I was just reading through Publishers Lunch and noticed that one of my favorite poets of all time,
Mark Doty, has been nominated for the
National Book Award. Reading him makes me nostalgic for high school and the days when I really fell in love with the craft of writing. While I've never considered myself a poet, I can say with a certain amount of confidence that, when writing poetry, I often tried to mimic the language and style of Doty (and, to a certain extent,
Eavan Boland) and my adoration of him all started with the poem below. (I'm sure I'm breaking some sort of copyright law here, but, well, it's all over the Internets).
A Green Crab's Shell
by Mark Doty
Not, exactly, green:
closer to bronze
preserved in kind brine,
something retrieved
from a Greco-Roman wreck,
patinated and oddly
muscular.

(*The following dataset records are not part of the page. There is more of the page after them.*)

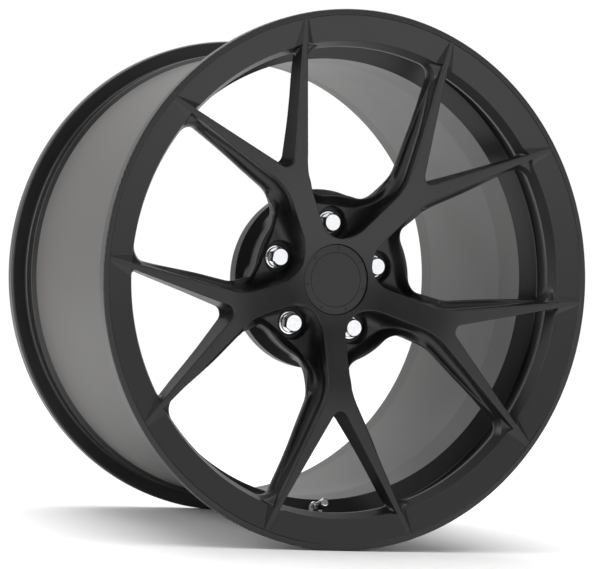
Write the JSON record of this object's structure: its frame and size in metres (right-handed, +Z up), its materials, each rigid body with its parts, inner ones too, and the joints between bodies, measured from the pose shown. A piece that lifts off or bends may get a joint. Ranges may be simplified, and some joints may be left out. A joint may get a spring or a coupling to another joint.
{
  "type": "forged car wheel",
  "caption": "Five-spoke split-arm forged wheel with a deep barrel, lug bolts, centre cap and tyre valve, for a track or road car.",
  "frame": {"origin": "on the wheel's axis, half way through its overall width", "axes": "+Y along the axis to the inboard (car) side, -Y the street side, +Z up with the valve at the bottom"},
  "size_m": [0.5474, 0.3202, 0.5474],
  "materials": {
    "wheel_black": "satin",
    "barrel_grey": "satin",
    "cap_black": "satin",
    "lug_chrome": "polished",
    "valve_metal": "polished",
    "valve_brass": "satin",
    "seal_rubber": "matte",
    "spring_steel": "satin",
    "sensor_plastic": "matte"
  },
  "bodies": {
    "wheel": {"forged_centre": "wheel_black", "rim_barrel": "barrel_grey", "weld_seam": "barrel_grey", "valve_stem": "valve_metal", "valve_grommet": "seal_rubber", "valve_washer": "valve_metal", "valve_nut": "valve_metal", "valve_core": "valve_brass", "valve_spring": "spring_steel", "sensor_housing": "sensor_plastic", "sensor_screw": "spring_steel"},
    "centre_cap": {"cap_shell": "cap_black", "cap_badge": "cap_black", "cap_seal_ring": "seal_rubber", "cap_spring_ring": "spring_steel"},
    "valve_pin": {"valve_pin": "valve_brass"},
    "valve_cap_disc": {"cap_disc": "seal_rubber"},
    "valve_cap": {"valve_cap": "valve_metal"},
    "lug_ring_1": {"lug_ring_1": "lug_chrome"},
    "lug_bolt_1": {"lug_bolt_1": "lug_chrome"},
    "lug_ring_2": {"lug_ring_2": "lug_chrome"},
    "lug_bolt_2": {"lug_bolt_2": "lug_chrome"},
    "lug_ring_3": {"lug_ring_3": "lug_chrome"},
    "lug_bolt_3": {"lug_bolt_3": "lug_chrome"},
    "lug_ring_4": {"lug_ring_4": "lug_chrome"},
    "lug_bolt_4": {"lug_bolt_4": "lug_chrome"},
    "lug_ring_5": {"lug_ring_5": "lug_chrome"},
    "lug_bolt_5": {"lug_bolt_5": "lug_chrome"}
  },
  "joints": [
    {"name": "cap_pull", "type": "slide", "parent": "wheel", "child": "centre_cap", "axis": [0, -1, 0], "range_m": [0, 0.03]},
    {"name": "valve_pin_press", "type": "slide", "parent": "wheel", "child": "valve_pin", "axis": [0, 0.8984, -0.4392], "range_m": [0, 0.001], "stiffness_N_per_m": 500, "springref_m": -0.002},
    {"name": "valve_cap_lift", "type": "slide", "parent": "wheel", "child": "valve_cap_disc", "axis": [0, -0.8984, 0.4392], "range_m": [0, 0.01262]},
    {"name": "valve_cap_turn", "type": "hinge", "parent": "valve_cap_disc", "child": "valve_cap", "pos_m": [0, -0.10035, -0.2394], "axis": [0, -0.8984, 0.4392], "range_deg": [0, 5760]},
    {"name": "lug_back_off_1", "type": "slide", "parent": "wheel", "child": "lug_ring_1", "axis": [0, -1, 0], "range_m": [0, 0.027]},
    {"name": "lug_turn_1", "type": "hinge", "parent": "lug_ring_1", "child": "lug_bolt_1", "pos_m": [0, -0.07695, 0.06], "axis": [0, -1, 0], "range_deg": [0, 6490]},
    {"name": "lug_back_off_2", "type": "slide", "parent": "wheel", "child": "lug_ring_2", "axis": [0, -1, 0], "range_m": [0, 0.027]},
    {"name": "lug_turn_2", "type": "hinge", "parent": "lug_ring_2", "child": "lug_bolt_2", "pos_m": [0.05706, -0.07695, 0.01854], "axis": [0, -1, 0], "range_deg": [0, 6490]},
    {"name": "lug_back_off_3", "type": "slide", "parent": "wheel", "child": "lug_ring_3", "axis": [0, -1, 0], "range_m": [0, 0.027]},
    {"name": "lug_turn_3", "type": "hinge", "parent": "lug_ring_3", "child": "lug_bolt_3", "pos_m": [0.03527, -0.07695, -0.04854], "axis": [0, -1, 0], "range_deg": [0, 6490]},
    {"name": "lug_back_off_4", "type": "slide", "parent": "wheel", "child": "lug_ring_4", "axis": [0, -1, 0], "range_m": [0, 0.027]},
    {"name": "lug_turn_4", "type": "hinge", "parent": "lug_ring_4", "child": "lug_bolt_4", "pos_m": [-0.03527, -0.07695, -0.04854], "axis": [0, -1, 0], "range_deg": [0, 6490]},
    {"name": "lug_back_off_5", "type": "slide", "parent": "wheel", "child": "lug_ring_5", "axis": [0, -1, 0], "range_m": [0, 0.027]},
    {"name": "lug_turn_5", "type": "hinge", "parent": "lug_ring_5", "child": "lug_bolt_5", "pos_m": [-0.05706, -0.07695, 0.01854], "axis": [0, -1, 0], "range_deg": [0, 6490]}
  ],
  "couplings": [
    {"joint": "valve_cap_turn", "follows": "valve_cap_lift", "rad_per_m": 7915.8},
    {"joint": "lug_turn_1", "follows": "lug_back_off_1", "rad_per_m": 4188.8},
    {"joint": "lug_turn_2", "follows": "lug_back_off_2", "rad_per_m": 4188.8},
    {"joint": "lug_turn_3", "follows": "lug_back_off_3", "rad_per_m": 4188.8},
    {"joint": "lug_turn_4", "follows": "lug_back_off_4", "rad_per_m": 4188.8},
    {"joint": "lug_turn_5", "follows": "lug_back_off_5", "rad_per_m": 4188.8}
  ]
}
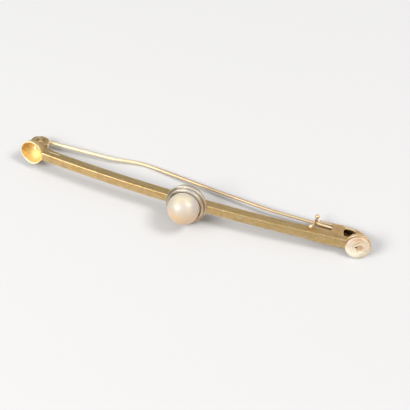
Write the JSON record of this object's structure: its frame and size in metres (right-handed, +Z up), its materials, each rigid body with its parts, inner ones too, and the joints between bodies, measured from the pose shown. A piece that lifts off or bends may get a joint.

We cannot
know what his fantastic
legs were like--
though evidence
suggests eight
complexly folded
scuttling works
of armament, crowned
by the foreclaws'
gesture of menace
and power. A gull's
gobbled the center,
leaving this chamber
--size of a demitasse--
open to reveal
a shocking, Giotto blue.
Though it smells
of seaweed and ruin,
this little traveling case
comes with such lavish lining!
Imagine breathing
surrounded by
the brilliant rinse
of summer's firmament.
What color is
the underside of skin?
Not so bad, to die,
if we could be opened
into
this--
if the smallest chambers
of ourselves,
similarly,
revealed some sky.
It's so beautiful and so masterful. I can almost smell the salty air along the shore, and can see with perfect clarity the Giotto blue from his Italian frescoes. Congrats, Mark, you are so deserving of this great honor.